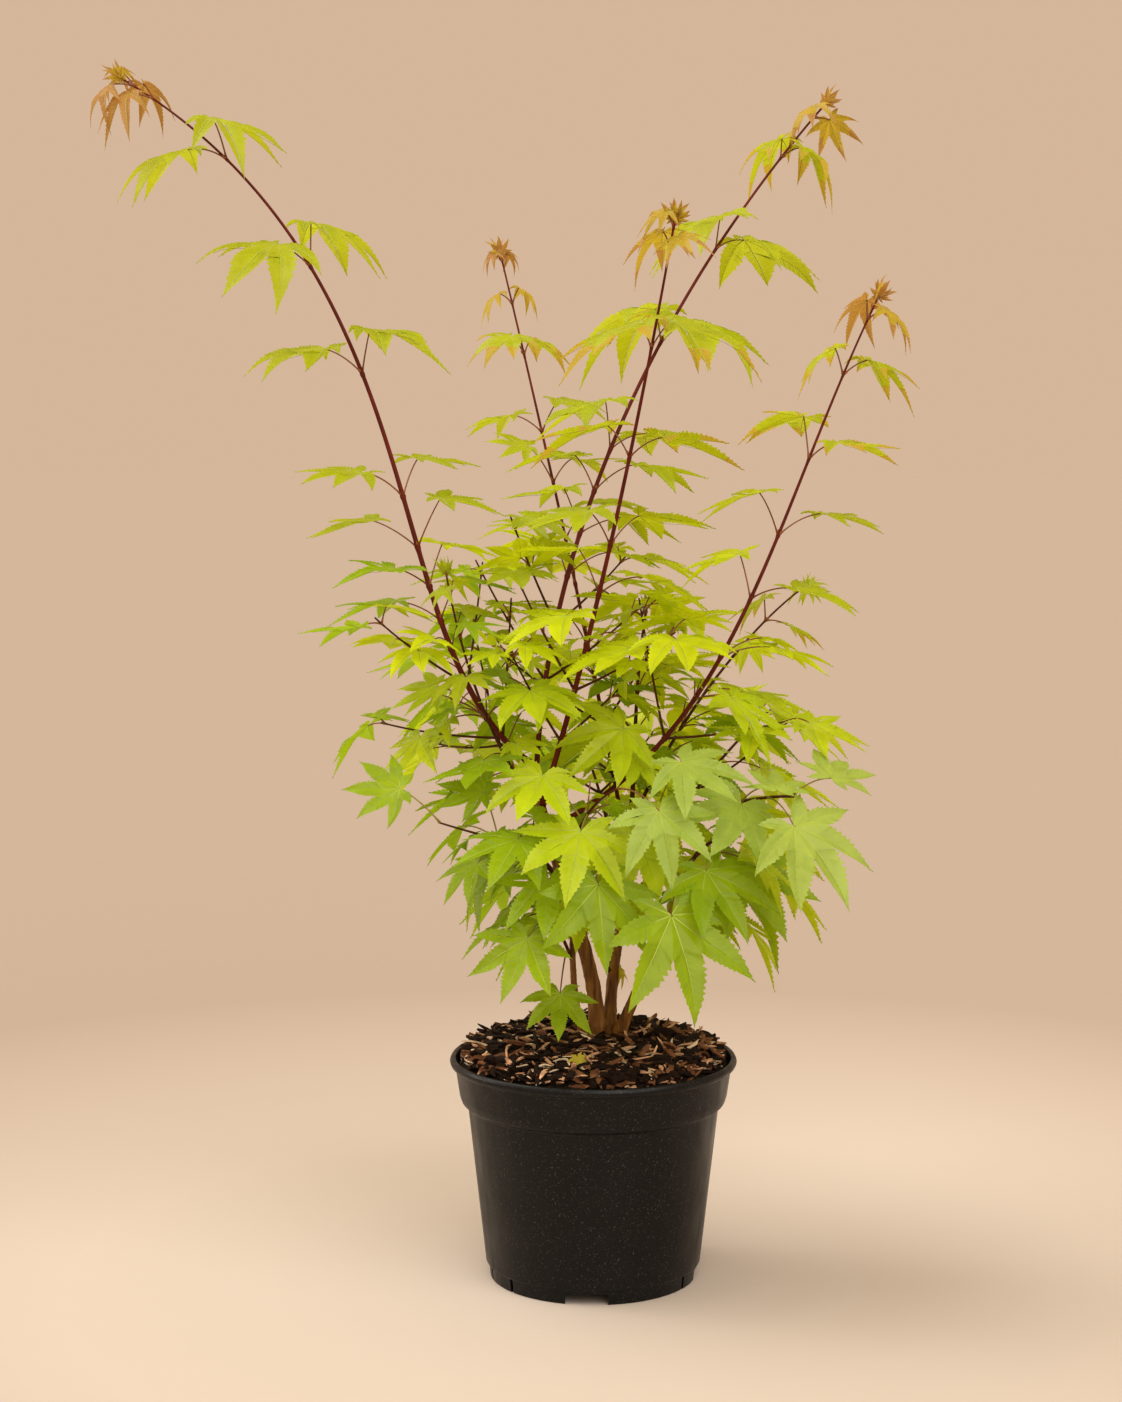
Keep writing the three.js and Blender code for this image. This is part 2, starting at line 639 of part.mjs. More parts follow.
for (const mass of crown([pot, mulch, trunk, ...limbs])) {
  const whole = wasm.Manifold.union(mass.parts).subtract(wasm.Manifold.union(clearance));
  plant.add(mesh(mass.name, cleaned(largest(whole)), MATERIALS.foliage));
  clearance.push(stem(mass, 0, 1, SHOOT_SIDES, GAP));
}

export default plant;
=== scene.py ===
from collections import defaultdict
from math import asin, atan2, ceil, cos, degrees, dist, hypot, inf, pi, radians, sin, sqrt

import bpy
import numpy as np
from mathutils import Euler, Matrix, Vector, noise
from mathutils.bvhtree import BVHTree


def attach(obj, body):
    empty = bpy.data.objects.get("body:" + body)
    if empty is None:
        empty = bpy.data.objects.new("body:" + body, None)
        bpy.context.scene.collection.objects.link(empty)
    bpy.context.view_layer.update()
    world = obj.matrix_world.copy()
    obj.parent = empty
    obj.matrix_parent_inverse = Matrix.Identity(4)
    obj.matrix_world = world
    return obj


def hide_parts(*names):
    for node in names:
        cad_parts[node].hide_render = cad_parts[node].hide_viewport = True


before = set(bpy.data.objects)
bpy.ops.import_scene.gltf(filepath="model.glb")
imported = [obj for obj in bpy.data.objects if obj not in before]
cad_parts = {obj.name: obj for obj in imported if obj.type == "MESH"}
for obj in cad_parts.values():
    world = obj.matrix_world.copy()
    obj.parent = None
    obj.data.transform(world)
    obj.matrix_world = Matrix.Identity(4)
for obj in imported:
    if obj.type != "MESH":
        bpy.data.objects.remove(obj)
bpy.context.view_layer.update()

MM = 0.001

# ---- Plant dimensions, in millimetres ----
BOUGHS = {
    "bough_left": dict(
        path=[[1, -1, 155], [9, -4, 203], [-27, -9, 272], [-41, -14, 343]],
        radii=[5.2, 3.1], foot=0.17,
    ),
    "bough_centre": dict(
        path=[[11, 3, 155], [10, 8, 218], [24, 10, 240], [25, 18, 305]],
        radii=[4.3, 2.4], foot=0.2,
    ),
    "bough_right": dict(
        path=[[14, -3, 155], [24, -10, 184], [44, -24, 226], [57, -34, 267]],
        radii=[4.2, 2.3], foot=0.17,
    ),
    "bough_low_left": dict(
        path=[[-3, -4, 155], [-17, -8, 184], [-12, -16, 225], [-15, -22, 252]],
        radii=[2.6, 1.6], foot=0.16,
    ),
}
# Each mass grows from one shoot: its curve, radii, the distances of its leaf pairs and twigs, the
# compass turn of its first pair and of the next against it, and the lengths of leaf and stalk. Two
# values are for foot and head. Faces are leaves with a place of their own, as FACE_KEYS tells.
FACE_KEYS = ("at", "turn", "drop", "roll", "length", "share")
MASSES = {
    "shoot_left": dict(
        path=[[-41.5, -14, 344], [-142, -22, 421], [-93, -31, 656], [-292, -45, 775]],
        radii=[2.4, 0.7], twigs=[24, 66],
        pairs=[41, 91, 111, 134, 160, 194, 276, 350, 434, 492, 506],
        turn=182, cross=40, leaf=[50, 54], stalk=[36, 24],
    ),
    "shoot_centre": dict(
        path=[[-33, -14, 318], [3, -43, 439], [29, -75, 570], [48, -105, 682]],
        radii=[2.3, 0.8], pairs=[112, 146, 179, 237, 307, 370, 382], twigs=[44, 80],
        turn=215, cross=-60, leaf=[60, 64], stalk=[42, 16],
    ),
    "shoot_tall_right": dict(
        path=[[-37.5, -11.5, 328], [-34, 29, 493], [50, 69, 656], [155, 105, 777]],
        radii=[2.2, 0.8], pairs=[141, 171, 201, 231, 312, 386, 464, 500, 510], twigs=[70, 108],
        turn=160, cross=55, leaf=[56, 56], stalk=[40, 18],
    ),
    "shoot_right": dict(
        path=[[-28, -13, 301], [94, -26, 366], [112, -28, 500], [178, -30, 640]],
        radii=[2.2, 0.7], pairs=[66, 128, 160, 202, 246, 298, 355, 393, 400], twigs=[96],
        turn=190, cross=-45, leaf=[58, 52], stalk=[42, 22],
    ),
    "shoot_back_left": dict(
        path=[[22, 16, 284], [-3, 58, 420], [-32, 91, 545], [-64, 125, 677]],
        radii=[1.8, 0.7], pairs=[50, 118, 150, 182, 214, 254, 290, 346, 383, 414], twigs=[84],
        turn=170, cross=60, leaf=[56, 34], stalk=[38, 16],
    ),
    "shoot_right_low": dict(
        path=[[25, 17, 296], [44, 28, 353], [100, 48, 425], [140, 60, 453]],
        radii=[1.6, 0.7], pairs=[44, 76, 106, 136, 168, 200],
        turn=10, cross=60, leaf=[58, 50], stalk=[34, 18],
    ),
    "shoot_left_inner": dict(
        path=[[-37, -12, 316], [-66, -34, 356], [-84, -52, 416], [-92, -66, 468]],
        radii=[1.4, 0.7], pairs=[44, 72, 100, 130, 158],
        turn=250, cross=90, leaf=[54, 44], stalk=[34, 18],
    ),
    "leader": dict(
        path=[[25, 18, 306], [28, 26, 350], [27, 33, 395], [35, 40, 440]],
        radii=[2, 0.9], pairs=[24, 52, 80, 108, 132],
        turn=60, cross=90, leaf=[58, 50], stalk=[40, 24],
    ),
    "branch_right_low": dict(
        path=[[-18, -7, 262], [22, -34, 300], [84, -56, 330], [126, -70, 330]],
        radii=[2, 1], pairs=[64, 94, 126],
        turn=70, cross=90, leaf=[62, 54], stalk=[36, 24],
        faces=[
            ([123, -110, 317], -32, 40, 0, 66, 0.9),
            ([148, -80, 343], 70, -14, -14, 40, 0.99),
            ([54, -95, 355], -42, 26, 0, 54, 0.42),
            ([113, -100, 338], 88, -12, -8, 34, 0.8),
        ],
    ),
    "branch_left_low": dict(
        path=[[-15.4, -22.6, 253], [-28, -30, 292], [-62, -48, 298], [-98, -62, 312]],
        radii=[1.4, 0.7], pairs=[44, 72],
        turn=200, cross=90, leaf=[46, 38], stalk=[30, 24],
        faces=[
            ([-122, -66, 334], 178, 4, 26, 39, 0.99),
            ([-70, -52, 330], 160, -8, 20, 36, 0.62),
        ],
    ),
    "spray_front_left": dict(
        path=[[-14, -13, 214], [-22, -36, 240], [-32, -58, 262], [-42, -72, 282]],
        radii=[1.4, 0.8], pairs=[52],
        turn=170, cross=90, leaf=[46, 46], stalk=[30, 24],
        faces=[
            ([-41, -95, 244], -118, 48, 0, 50, 0.5),
            ([-21, -70, 204], -94, 50, 0, 38, 0.12),
            ([-28, -85, 280], -90, 36, 0, 52, 0.7),
            ([-47, -84, 305], -114, 24, 0, 52, 0.99),
        ],
    ),
    "spray_front": dict(
        path=[[-18.5, -9, 258], [-16, -50, 306], [0, -78, 330], [16, -90, 338]],
        radii=[1.6, 0.8], pairs=[56, 84],
        turn=190, cross=90, leaf=[60, 56], stalk=[36, 26],
        faces=[
            ([3, -106, 280], -80, 66, 14, 60, 0.55),
            ([-32, -76, 344], -112, 34, 0, 52, 0.62),
            ([40, -112, 327], -76, 48, -8, 53, 0.99),
        ],
    ),
    "spray_front_right": dict(
        path=[[57, -34, 268], [62, -50, 292], [76, -66, 306], [92, -78, 306]],
        radii=[2, 0.9], pairs=[30],
        turn=20, cross=90, leaf=[64, 60], stalk=[34, 26],
        faces=[
            ([48, -112, 262], -50, 60, 0, 74, 0.35),
            ([70, -88, 286], -46, 44, 0, 58, 0.8),
            ([98, -36, 284], -45, 58, 0, 62, 0.45),
        ],
    ),
    "spray_back_left": dict(
        path=[[-35, -10, 310], [-58, 36, 338], [-78, 78, 372], [-96, 116, 398]],
        radii=[1.8, 0.8], pairs=[46, 104, 132, 156], twigs=[74],
        turn=120, cross=90, leaf=[60, 50], stalk=[38, 22],
    ),
    "spray_back": dict(
        path=[[19, 9, 244], [12, 54, 290], [2, 96, 326], [-12, 132, 346]],
        radii=[1.8, 0.8], pairs=[46, 74, 130, 158], twigs=[100],
        turn=30, cross=90, leaf=[66, 56], stalk=[38, 22],
    ),
    "spray_back_right": dict(
        path=[[23, 11, 266], [66, 46, 316], [98, 84, 350], [124, 114, 366]],
        radii=[1.8, 0.8], pairs=[50, 108, 136, 166], twigs=[78],
        turn=100, cross=90, leaf=[64, 54], stalk=[38, 22],
    ),
    "spray_low_back": dict(
        path=[[11, 6, 204], [-6, 42, 246], [-28, 70, 266], [-56, 94, 276]],
        radii=[1.5, 0.8], pairs=[46, 72, 98, 126],
        turn=170, cross=90, leaf=[64, 56], stalk=[34, 22],
    ),
    "spray_right": dict(
        path=[[37, -18, 214], [62, 6, 250], [92, 24, 274], [122, 38, 286]],
        radii=[1.5, 0.8], pairs=[46, 72, 98, 124],
        turn=10, cross=90, leaf=[66, 58], stalk=[34, 22],
    ),
}
TWIG = dict(
    length=[84, 56], part=48, radii=[1, 0.65], pairs=[0.56, 0.98],
    turn=60, cross=80, leaf=[1, 0.9], stalk=[22, 14],
    lift=((0, 0), (0.35, 0), (0.7, 0.04), (1, 0.12)),
    wander=dict(turn=12, part=6, length=0.12),
)
TWIG_CLEAR = 0.12  # the share of a twig, from its foot, that needs no free space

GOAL
Look above for the line containing "for (const mass". Output from there through the line containing "before = set(bpy.data.objects)", exactly and inclusively.

TASK RESULT
for (const mass of crown([pot, mulch, trunk, ...limbs])) {
  const whole = wasm.Manifold.union(mass.parts).subtract(wasm.Manifold.union(clearance));
  plant.add(mesh(mass.name, cleaned(largest(whole)), MATERIALS.foliage));
  clearance.push(stem(mass, 0, 1, SHOOT_SIDES, GAP));
}

export default plant;
=== scene.py ===
from collections import defaultdict
from math import asin, atan2, ceil, cos, degrees, dist, hypot, inf, pi, radians, sin, sqrt

import bpy
import numpy as np
from mathutils import Euler, Matrix, Vector, noise
from mathutils.bvhtree import BVHTree


def attach(obj, body):
    empty = bpy.data.objects.get("body:" + body)
    if empty is None:
        empty = bpy.data.objects.new("body:" + body, None)
        bpy.context.scene.collection.objects.link(empty)
    bpy.context.view_layer.update()
    world = obj.matrix_world.copy()
    obj.parent = empty
    obj.matrix_parent_inverse = Matrix.Identity(4)
    obj.matrix_world = world
    return obj


def hide_parts(*names):
    for node in names:
        cad_parts[node].hide_render = cad_parts[node].hide_viewport = True


before = set(bpy.data.objects)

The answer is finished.